Each line from the one containing "found.append(Obstacle(None, corners, triangles))" through the one containing "for node in" is to be retyped exactly, both end lines included, and all other lines left out.
— START OF GIVEN DATA —
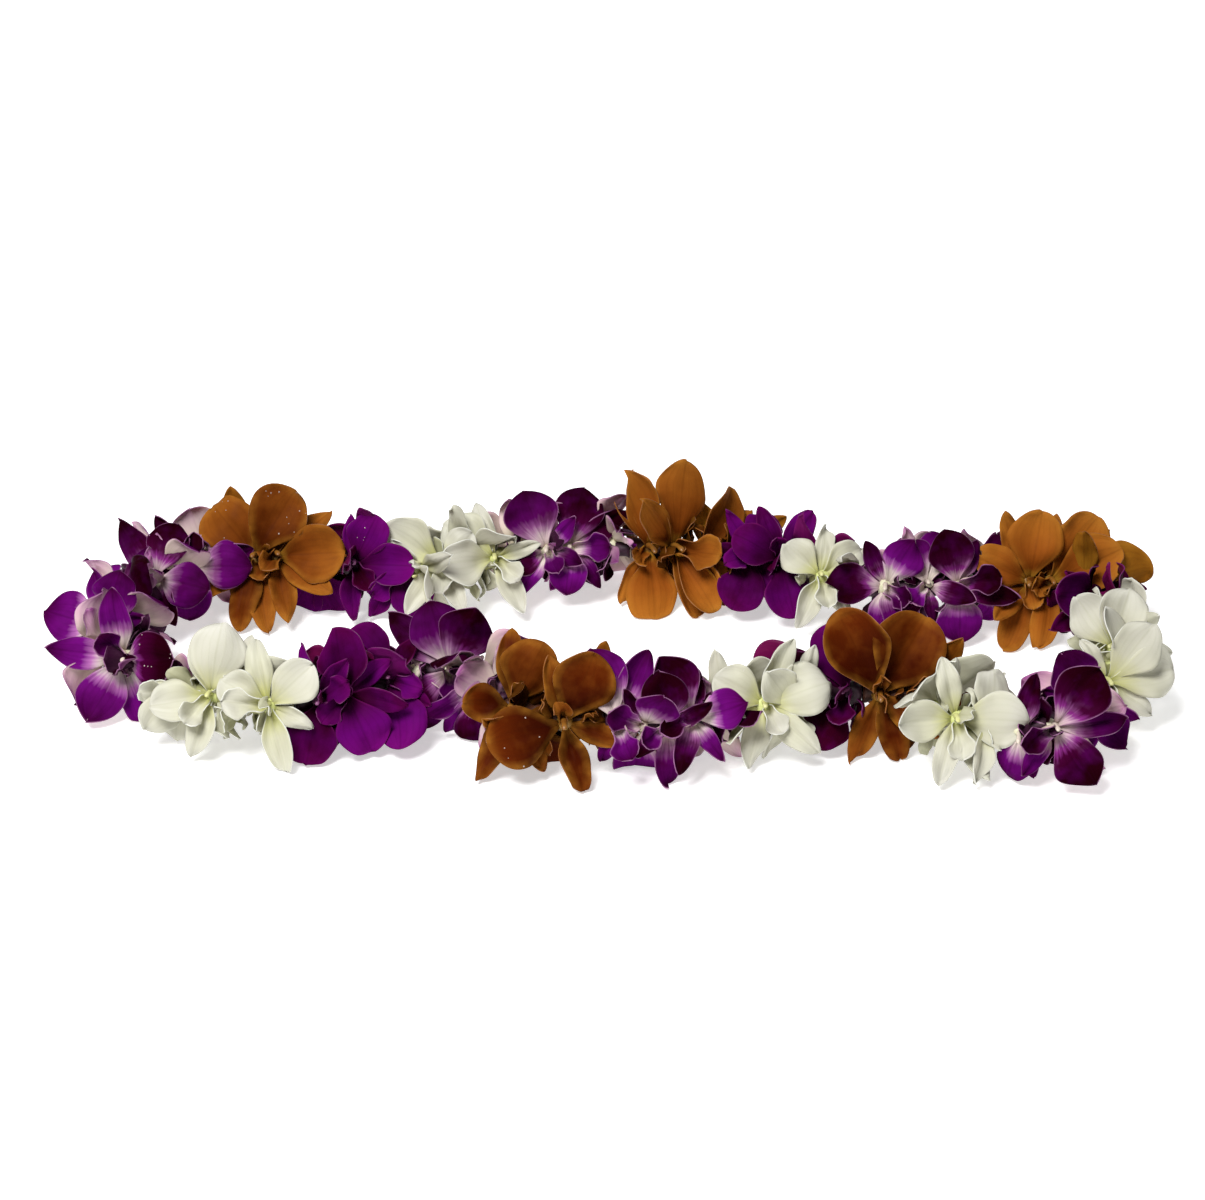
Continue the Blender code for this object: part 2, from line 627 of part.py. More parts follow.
def boolean(obj, operation, other):
    """Applies a Boolean with an object or with all objects of a collection."""
    modifier = obj.modifiers.new(operation.title(), "BOOLEAN")
    modifier.operation = operation
    modifier.solver = "MANIFOLD"
    if isinstance(other, bpy.types.Collection):
        modifier.operand_type = "COLLECTION"
        modifier.collection = other
    else:
        modifier.object = other
    bpy.context.view_layer.update()
    graph = bpy.context.evaluated_depsgraph_get()
    mesh = bpy.data.meshes.new_from_object(obj.evaluated_get(graph))
    obj.modifiers.clear()
    obj.data = mesh


def keep_main_body(obj):
    """Drops loose scraps, and fills the hollows that fused petals closed, by keeping the largest shell."""
    work = bmesh.new()
    work.from_mesh(obj.data)
    bmesh.ops.triangulate(work, faces=work.faces)
    work.verts.ensure_lookup_table()
    shell = {}
    shells = []
    for seed in work.verts:
        if seed in shell:
            continue
        members = [seed]
        shell[seed] = len(shells)
        for vert in members:
            for edge in vert.link_edges:
                other = edge.other_vert(vert)
                if other not in shell:
                    shell[other] = len(shells)
                    members.append(other)
        shells.append(members)
    largest = max(shells, key=len)
    loose = [vert for members in shells if members is not largest for vert in members]
    bmesh.ops.delete(work, geom=loose, context="VERTS")
    work.to_mesh(obj.data)
    work.free()


def principled(kind, roughness):
    material = bpy.data.materials.new(kind)
    material.use_nodes = True
    shader = material.node_tree.nodes["Principled BSDF"]
    shader.inputs["Base Color"].default_value = (*COLORS[kind], 1)
    shader.inputs["Roughness"].default_value = roughness
    shader.inputs["Metallic"].default_value = 0.0
    material.diffuse_color = (*COLORS[kind], 1)
    return material


def make_section(collection, section, blossoms):
    """One solid: the bored core with the petals of its blossoms fused into it."""
    name, kind, _, _ = SECTIONS[section]
    start, end = section_ends()[section]
    core = mesh_object(name, *tube(core_rings(section), CORE_SIDES), collection)
    helpers = bpy.data.collections.new("petals_of_" + name)
    bpy.context.scene.collection.children.link(helpers)
    for blossom in blossoms:
        if blossom["section"] != section:
            continue
        for part, points, triangles in blossom["petals"]:
            mesh_object(part, points, triangles, helpers)
    boolean(core, "UNION", helpers)
    for helper in list(helpers.objects):
        bpy.data.objects.remove(helper)
    here = places(section)
    stops = [start] + [(a + b) / 2 for a, b in zip(here, here[1:])] + [end]
    rings = [(stop, BORE_RADIUS) for stop in [start - BORE_OVERRUN] + stops + [end + BORE_OVERRUN]]
    cutter = mesh_object("bore_of_" + name, *tube(rings, BORE_SIDES, on_thread), helpers)
    boolean(core, "DIFFERENCE", cutter)
    bpy.data.objects.remove(cutter)
    bpy.data.collections.remove(helpers)
    keep_main_body(core)
    core.data.materials.clear()
    core.data.materials.append(principled(kind, 0.5))
    return core


def tail_points(side):
    """One cut end of the thread: it leaves the knot and bends away from the loop, below the petals' reach."""
    centre, tangent = along(KNOT_DISTANCE)
    outward = -tangent.cross(UP).normalized()
    reach = (0.0, 0.4, 0.75, 1.0)
    return [centre + (outward * r + UP * side * (0.25 + 0.35 * r) * r) * TAIL_LENGTH for r in reach]


def round_wire(name, points, radius, cyclic, collection):
    """A round wire through the points, as a closed mesh."""
    curve = bpy.data.curves.new(name, "CURVE")
    curve.dimensions = "3D"
    curve.bevel_depth = radius
    curve.bevel_resolution = 0
    curve.use_fill_caps = not cyclic
    spline = curve.splines.new("POLY")
    spline.points.add(len(points) - 1)
    for control, point in zip(spline.points, points):
        control.co = (*point, 1)
    spline.use_cyclic_u = cyclic
    guide = bpy.data.objects.new(name + "_guide", curve)
    collection.objects.link(guide)
    bpy.context.view_layer.update()
    graph = bpy.context.evaluated_depsgraph_get()
    mesh = bpy.data.meshes.new_from_object(guide.evaluated_get(graph))
    bpy.data.objects.remove(guide)
    work = bmesh.new()
    work.from_mesh(mesh)
    bmesh.ops.remove_doubles(work, verts=work.verts, dist=0.00001)
    bmesh.ops.recalc_face_normals(work, faces=work.faces)
    work.to_mesh(mesh)
    work.free()
    wire = bpy.data.objects.new(name, mesh)
    collection.objects.link(wire)
    return wire


def make_thread(collection):
    """The cotton thread: a closed loop through all the cores, its knot and the two tails fused."""
    thread = round_wire("thread", [along(stop)[0] for stop in STOPS], THREAD_RADIUS, True, collection)
    helpers = bpy.data.collections.new("knot")
    bpy.context.scene.collection.children.link(helpers)
    ball = bmesh.new()
    bmesh.ops.create_icosphere(ball, subdivisions=1, radius=KNOT_RADIUS)
    bmesh.ops.translate(ball, verts=ball.verts, vec=along(KNOT_DISTANCE)[0])
    mesh = bpy.data.meshes.new("knot")
    ball.to_mesh(mesh)
    ball.free()
    helpers.objects.link(bpy.data.objects.new("knot", mesh))
    for side in (-1, 1):
        round_wire("tail", tail_points(side), THREAD_RADIUS, False, helpers)
    boolean(thread, "UNION", helpers)
    for helper in list(helpers.objects):
        bpy.data.objects.remove(helper)
    bpy.data.collections.remove(helpers)
    keep_main_body(thread)
    thread.data.materials.clear()
    thread.data.materials.append(principled("thread", 0.9))
    return thread


def tail_obstacles():
    """The knot's tails as thin blades, for the petals to stay clear of."""
    found = []
    for side in (-1, 1):
        points = tail_points(side)
        corners = [p + UP * offset for p in points for offset in (TAIL_CLEARANCE, -TAIL_CLEARANCE)]
        triangles = []
        for i in range(len(points) - 1):
            a = 2 * i
            triangles += [(a, a + 1, a + 2), (a + 1, a + 3, a + 2)]
        found.append(Obstacle(None, corners, triangles))
    return found


def main():
    for obj in list(bpy.data.objects):
        bpy.data.objects.remove(obj)
    collection = bpy.data.collections.new("lei")
    bpy.context.scene.collection.children.link(collection)
    blossoms = make_blossoms()
    obstacles = tail_obstacles()
    for section in range(len(SECTIONS)):
        obstacles.append(Obstacle(section, *tube(core_rings(section, CORE_CLEARANCE), CORE_SIDES)))
    place_petals(blossoms, obstacles)
    for section in range(len(SECTIONS)):
        make_section(collection, section, blossoms)
    make_thread(collection)


if __name__ == "__main__":
    main()
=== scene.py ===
import math
import random

import bmesh
import bpy
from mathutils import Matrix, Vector, noise as buckles
from mathutils.bvhtree import BVHTree


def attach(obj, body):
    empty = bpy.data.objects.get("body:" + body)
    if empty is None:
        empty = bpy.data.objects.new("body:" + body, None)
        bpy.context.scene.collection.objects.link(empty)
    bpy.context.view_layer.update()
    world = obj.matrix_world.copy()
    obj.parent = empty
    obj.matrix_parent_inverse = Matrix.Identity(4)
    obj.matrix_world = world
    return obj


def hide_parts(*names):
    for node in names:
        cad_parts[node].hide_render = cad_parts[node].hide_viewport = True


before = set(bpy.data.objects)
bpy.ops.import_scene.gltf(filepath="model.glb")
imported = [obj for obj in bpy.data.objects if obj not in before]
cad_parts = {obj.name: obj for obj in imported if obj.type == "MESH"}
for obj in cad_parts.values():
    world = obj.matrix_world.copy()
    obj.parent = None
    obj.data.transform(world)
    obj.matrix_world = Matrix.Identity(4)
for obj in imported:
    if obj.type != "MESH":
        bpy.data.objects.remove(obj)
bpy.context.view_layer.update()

bpy.ops.object.select_all(action="DESELECT")

# The camera: a long lens in front of the table, 32 degrees above it, level, as in the photograph. The
# picture's middle is moved by a few pixels, so that the lei lies where it does there.
CAMERA_LIFT = math.radians(32)
CAMERA_DISTANCE = 1.22
CAMERA_AIM_Y = 0.044
LENS_MILLIMETRES = 80
SENSOR_MILLIMETRES = 36
PICTURE_WIDTH = 1205
PICTURE_SHIFT_X = -3.5
PICTURE_SHIFT_Y = 22

bpy.ops.object.camera_add(
    location=(
        0,
        CAMERA_AIM_Y - CAMERA_DISTANCE * math.cos(CAMERA_LIFT),
        CAMERA_DISTANCE * math.sin(CAMERA_LIFT),
    ),
    rotation=(math.pi / 2 - CAMERA_LIFT, 0, 0),
)
camera = bpy.context.object
camera.name = "camera"
camera.data.lens = LENS_MILLIMETRES
camera.data.sensor_width = SENSOR_MILLIMETRES
camera.data.shift_x = PICTURE_SHIFT_X / PICTURE_WIDTH
camera.data.shift_y = PICTURE_SHIFT_Y / PICTURE_WIDTH
bpy.context.scene.camera = camera
bpy.context.scene.view_settings.view_transform = "Standard"

# The table and the light: a white table that runs out of sight, a bright white room and one large
# soft lamp over the left front. The table glows a little, so that it comes out almost pure white.
TABLE_SIZE = 12
TABLE_DROP = 0.0003
TABLE_GLOW = 0.50
ROOM_LIGHT = 0.17

bpy.ops.mesh.primitive_plane_add(size=TABLE_SIZE, location=(0, 0, -TABLE_DROP))
table = bpy.context.object
table.name = "table"
table_finish = bpy.data.materials.new("table_white")
table_finish.use_nodes = True
table_shader = table_finish.node_tree.nodes["Principled BSDF"]
table_shader.inputs["Base Color"].default_value = (0.93, 0.93, 0.93, 1)
table_shader.inputs["Roughness"].default_value = 0.8
table_shader.inputs["Specular IOR Level"].default_value = 0.2
table_shader.inputs["Emission Color"].default_value = (1, 1, 1, 1)
table_shader.inputs["Emission Strength"].default_value = TABLE_GLOW
table.data.materials.append(table_finish)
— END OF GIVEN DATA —
REPLY TO THE EXERCISE.
        found.append(Obstacle(None, corners, triangles))
    return found


def main():
    for obj in list(bpy.data.objects):
        bpy.data.objects.remove(obj)
    collection = bpy.data.collections.new("lei")
    bpy.context.scene.collection.children.link(collection)
    blossoms = make_blossoms()
    obstacles = tail_obstacles()
    for section in range(len(SECTIONS)):
        obstacles.append(Obstacle(section, *tube(core_rings(section, CORE_CLEARANCE), CORE_SIDES)))
    place_petals(blossoms, obstacles)
    for section in range(len(SECTIONS)):
        make_section(collection, section, blossoms)
    make_thread(collection)


if __name__ == "__main__":
    main()
=== scene.py ===
import math
import random

import bmesh
import bpy
from mathutils import Matrix, Vector, noise as buckles
from mathutils.bvhtree import BVHTree


def attach(obj, body):
    empty = bpy.data.objects.get("body:" + body)
    if empty is None:
        empty = bpy.data.objects.new("body:" + body, None)
        bpy.context.scene.collection.objects.link(empty)
    bpy.context.view_layer.update()
    world = obj.matrix_world.copy()
    obj.parent = empty
    obj.matrix_parent_inverse = Matrix.Identity(4)
    obj.matrix_world = world
    return obj


def hide_parts(*names):
    for node in names:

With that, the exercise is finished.